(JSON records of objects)
--------------------

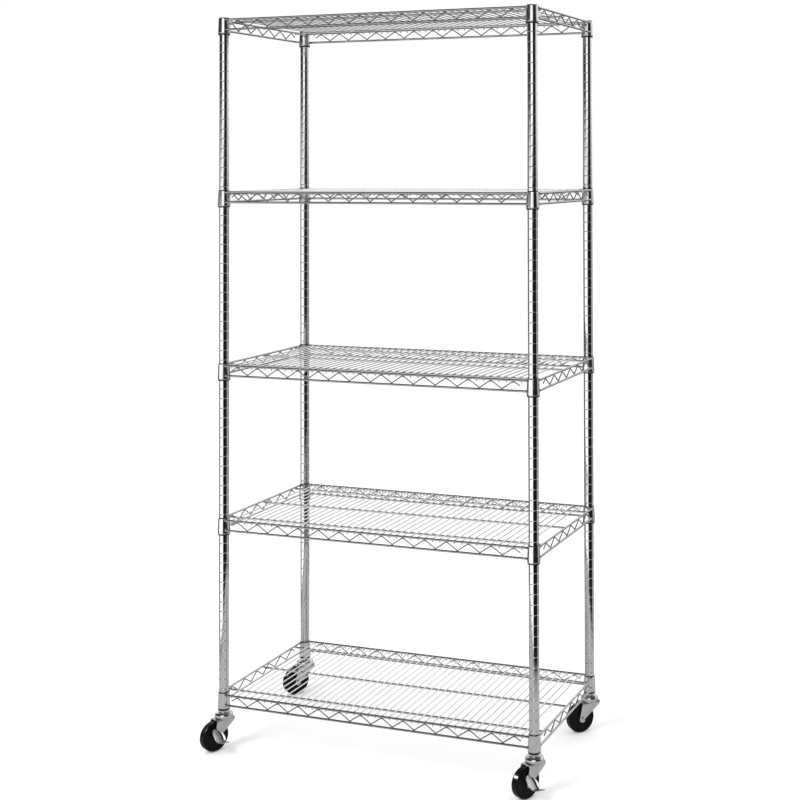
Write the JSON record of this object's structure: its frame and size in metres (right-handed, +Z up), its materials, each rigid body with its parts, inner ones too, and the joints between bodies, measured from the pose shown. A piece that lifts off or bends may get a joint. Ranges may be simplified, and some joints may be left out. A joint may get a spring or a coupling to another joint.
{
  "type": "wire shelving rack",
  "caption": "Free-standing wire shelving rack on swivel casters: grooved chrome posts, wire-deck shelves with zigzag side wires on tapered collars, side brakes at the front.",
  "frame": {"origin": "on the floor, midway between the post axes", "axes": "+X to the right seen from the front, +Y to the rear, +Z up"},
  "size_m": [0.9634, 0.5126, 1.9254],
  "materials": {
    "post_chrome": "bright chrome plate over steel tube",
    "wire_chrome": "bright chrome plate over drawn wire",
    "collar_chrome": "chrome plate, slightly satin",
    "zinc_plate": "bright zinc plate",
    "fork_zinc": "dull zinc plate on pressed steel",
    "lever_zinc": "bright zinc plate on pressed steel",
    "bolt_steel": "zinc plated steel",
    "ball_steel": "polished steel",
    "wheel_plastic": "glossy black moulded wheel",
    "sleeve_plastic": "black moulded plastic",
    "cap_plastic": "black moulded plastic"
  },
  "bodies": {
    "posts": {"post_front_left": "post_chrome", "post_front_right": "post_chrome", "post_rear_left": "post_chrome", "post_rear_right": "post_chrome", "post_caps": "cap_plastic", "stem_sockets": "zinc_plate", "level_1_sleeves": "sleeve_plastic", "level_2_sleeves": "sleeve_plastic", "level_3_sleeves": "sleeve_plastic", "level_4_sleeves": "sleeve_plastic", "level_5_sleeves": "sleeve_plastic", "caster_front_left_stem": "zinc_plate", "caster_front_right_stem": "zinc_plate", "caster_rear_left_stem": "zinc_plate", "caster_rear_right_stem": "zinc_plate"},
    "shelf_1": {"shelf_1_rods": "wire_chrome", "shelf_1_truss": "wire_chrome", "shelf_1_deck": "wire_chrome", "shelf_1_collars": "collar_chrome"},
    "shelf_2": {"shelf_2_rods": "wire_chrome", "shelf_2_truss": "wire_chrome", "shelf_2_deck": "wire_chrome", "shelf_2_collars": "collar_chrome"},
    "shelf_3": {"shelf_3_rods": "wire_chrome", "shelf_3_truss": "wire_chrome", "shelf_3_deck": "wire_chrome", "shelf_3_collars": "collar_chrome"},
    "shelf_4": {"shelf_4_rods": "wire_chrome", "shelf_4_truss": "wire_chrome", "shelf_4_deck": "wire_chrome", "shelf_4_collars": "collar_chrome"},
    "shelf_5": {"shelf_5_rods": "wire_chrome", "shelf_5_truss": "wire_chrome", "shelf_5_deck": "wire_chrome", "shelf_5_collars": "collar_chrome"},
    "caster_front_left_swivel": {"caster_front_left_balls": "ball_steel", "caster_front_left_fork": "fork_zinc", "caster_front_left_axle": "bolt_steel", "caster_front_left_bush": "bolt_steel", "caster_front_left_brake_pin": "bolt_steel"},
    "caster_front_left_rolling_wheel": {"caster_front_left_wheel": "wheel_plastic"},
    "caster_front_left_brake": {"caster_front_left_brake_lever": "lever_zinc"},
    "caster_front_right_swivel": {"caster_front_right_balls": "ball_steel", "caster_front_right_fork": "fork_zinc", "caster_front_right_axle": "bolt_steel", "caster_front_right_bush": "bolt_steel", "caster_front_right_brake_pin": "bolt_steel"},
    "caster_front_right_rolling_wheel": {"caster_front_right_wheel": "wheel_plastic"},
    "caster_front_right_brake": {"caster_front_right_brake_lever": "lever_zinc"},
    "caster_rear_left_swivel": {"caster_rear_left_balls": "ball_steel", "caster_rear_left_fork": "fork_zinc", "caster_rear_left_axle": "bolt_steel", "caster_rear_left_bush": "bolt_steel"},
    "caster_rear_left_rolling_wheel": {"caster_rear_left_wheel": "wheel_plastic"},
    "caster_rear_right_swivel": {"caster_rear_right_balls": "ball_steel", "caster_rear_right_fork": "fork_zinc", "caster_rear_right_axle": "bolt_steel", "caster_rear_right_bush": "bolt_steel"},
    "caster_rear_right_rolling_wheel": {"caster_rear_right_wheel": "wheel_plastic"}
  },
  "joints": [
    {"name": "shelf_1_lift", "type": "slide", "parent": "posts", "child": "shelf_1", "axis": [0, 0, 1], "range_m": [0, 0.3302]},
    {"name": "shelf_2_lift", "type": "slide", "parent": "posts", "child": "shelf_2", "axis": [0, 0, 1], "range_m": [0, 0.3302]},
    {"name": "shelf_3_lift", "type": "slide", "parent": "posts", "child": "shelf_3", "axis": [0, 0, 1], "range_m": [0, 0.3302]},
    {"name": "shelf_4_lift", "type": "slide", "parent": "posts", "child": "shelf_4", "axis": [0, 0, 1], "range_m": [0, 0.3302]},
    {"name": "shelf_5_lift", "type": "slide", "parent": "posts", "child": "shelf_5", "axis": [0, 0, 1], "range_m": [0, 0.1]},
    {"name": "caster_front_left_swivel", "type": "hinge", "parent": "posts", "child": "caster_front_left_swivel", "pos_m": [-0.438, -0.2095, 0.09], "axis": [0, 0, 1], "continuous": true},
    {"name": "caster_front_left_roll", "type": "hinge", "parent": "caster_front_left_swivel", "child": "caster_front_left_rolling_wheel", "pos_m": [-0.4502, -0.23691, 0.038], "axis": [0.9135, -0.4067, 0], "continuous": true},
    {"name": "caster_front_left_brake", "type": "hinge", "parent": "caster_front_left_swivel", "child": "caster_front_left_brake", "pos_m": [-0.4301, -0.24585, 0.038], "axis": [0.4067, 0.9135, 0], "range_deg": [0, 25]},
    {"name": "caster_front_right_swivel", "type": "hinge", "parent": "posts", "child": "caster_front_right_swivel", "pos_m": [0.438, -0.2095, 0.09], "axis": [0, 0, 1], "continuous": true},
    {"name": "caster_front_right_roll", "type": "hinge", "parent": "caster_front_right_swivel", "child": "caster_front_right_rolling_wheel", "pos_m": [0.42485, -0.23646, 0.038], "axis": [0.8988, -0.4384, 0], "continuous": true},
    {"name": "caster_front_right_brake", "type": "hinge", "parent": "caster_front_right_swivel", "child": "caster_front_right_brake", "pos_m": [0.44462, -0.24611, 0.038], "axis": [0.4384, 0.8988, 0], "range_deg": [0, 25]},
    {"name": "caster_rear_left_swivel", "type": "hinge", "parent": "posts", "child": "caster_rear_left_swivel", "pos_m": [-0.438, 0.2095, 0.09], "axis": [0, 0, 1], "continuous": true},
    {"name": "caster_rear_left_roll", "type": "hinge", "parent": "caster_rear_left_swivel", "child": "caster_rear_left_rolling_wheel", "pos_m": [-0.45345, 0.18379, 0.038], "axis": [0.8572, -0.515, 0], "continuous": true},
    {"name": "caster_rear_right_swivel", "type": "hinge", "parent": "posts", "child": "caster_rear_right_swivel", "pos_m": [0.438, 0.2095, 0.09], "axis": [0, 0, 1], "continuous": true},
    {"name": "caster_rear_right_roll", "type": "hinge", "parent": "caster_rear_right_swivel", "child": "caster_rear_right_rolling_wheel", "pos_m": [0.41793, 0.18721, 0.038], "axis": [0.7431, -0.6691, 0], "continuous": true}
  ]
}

--------------------

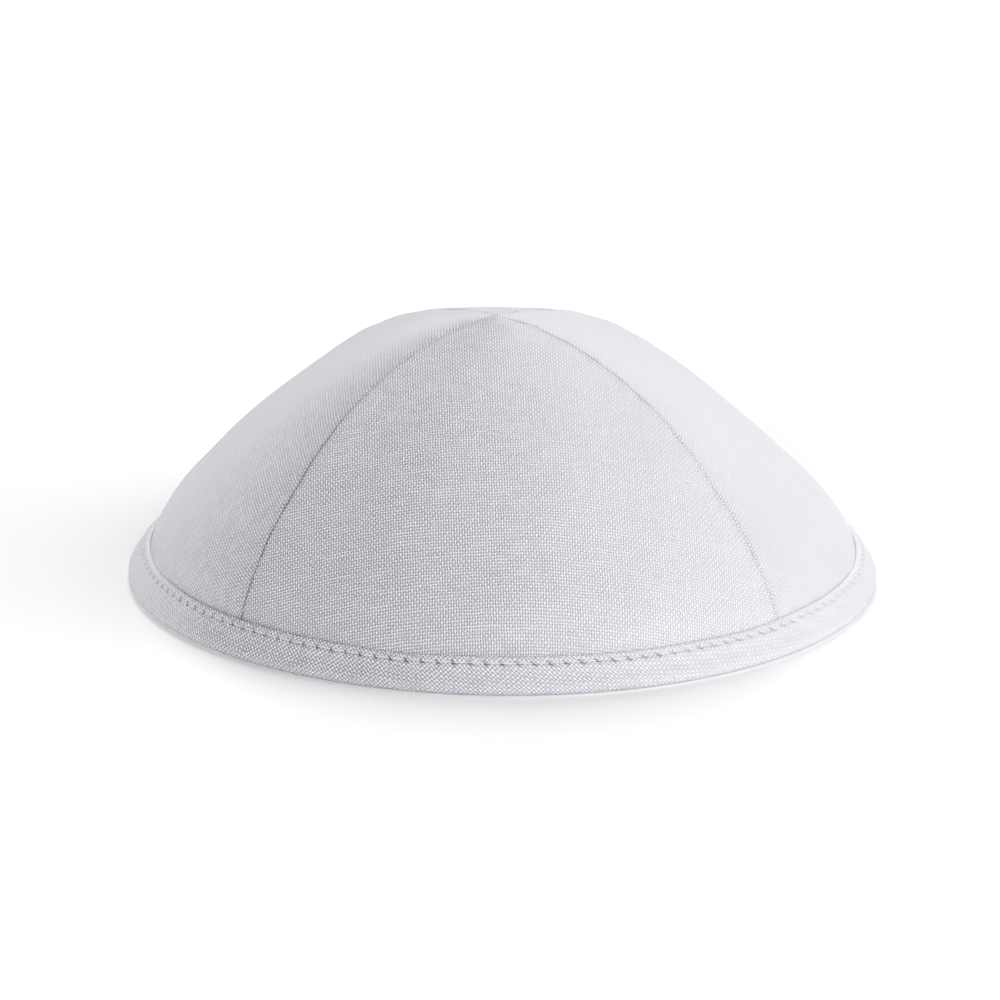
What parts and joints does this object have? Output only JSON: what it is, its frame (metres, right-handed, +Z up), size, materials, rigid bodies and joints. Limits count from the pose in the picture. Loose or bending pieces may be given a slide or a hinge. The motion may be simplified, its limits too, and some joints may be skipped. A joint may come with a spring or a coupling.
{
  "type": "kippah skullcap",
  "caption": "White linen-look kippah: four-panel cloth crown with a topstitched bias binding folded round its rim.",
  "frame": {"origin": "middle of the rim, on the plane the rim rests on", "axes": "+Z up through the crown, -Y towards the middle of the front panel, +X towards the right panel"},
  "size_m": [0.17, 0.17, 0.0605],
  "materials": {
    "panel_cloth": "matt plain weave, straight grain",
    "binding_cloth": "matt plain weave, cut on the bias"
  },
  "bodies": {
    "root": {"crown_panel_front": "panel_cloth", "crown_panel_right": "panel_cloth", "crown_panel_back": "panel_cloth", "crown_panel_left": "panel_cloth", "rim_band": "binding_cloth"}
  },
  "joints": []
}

--------------------

**INSTRUCTIONS FOR THE TASK**: Pull out every line of the entries that includes the word "metres".

**OUTPUT OF THE TASK**:
Write the JSON record of this object's structure: its frame and size in metres (right-handed, +Z up), its materials, each rigid body with its parts, inner ones too, and the joints between bodies, measured from the pose shown. A piece that lifts off or bends may get a joint. Ranges may be simplified, and some joints may be left out. A joint may get a spring or a coupling to another joint.
What parts and joints does this object have? Output only JSON: what it is, its frame (metres, right-handed, +Z up), size, materials, rigid bodies and joints. Limits count from the pose in the picture. Loose or bending pieces may be given a slide or a hinge. The motion may be simplified, its limits too, and some joints may be skipped. A joint may come with a spring or a coupling.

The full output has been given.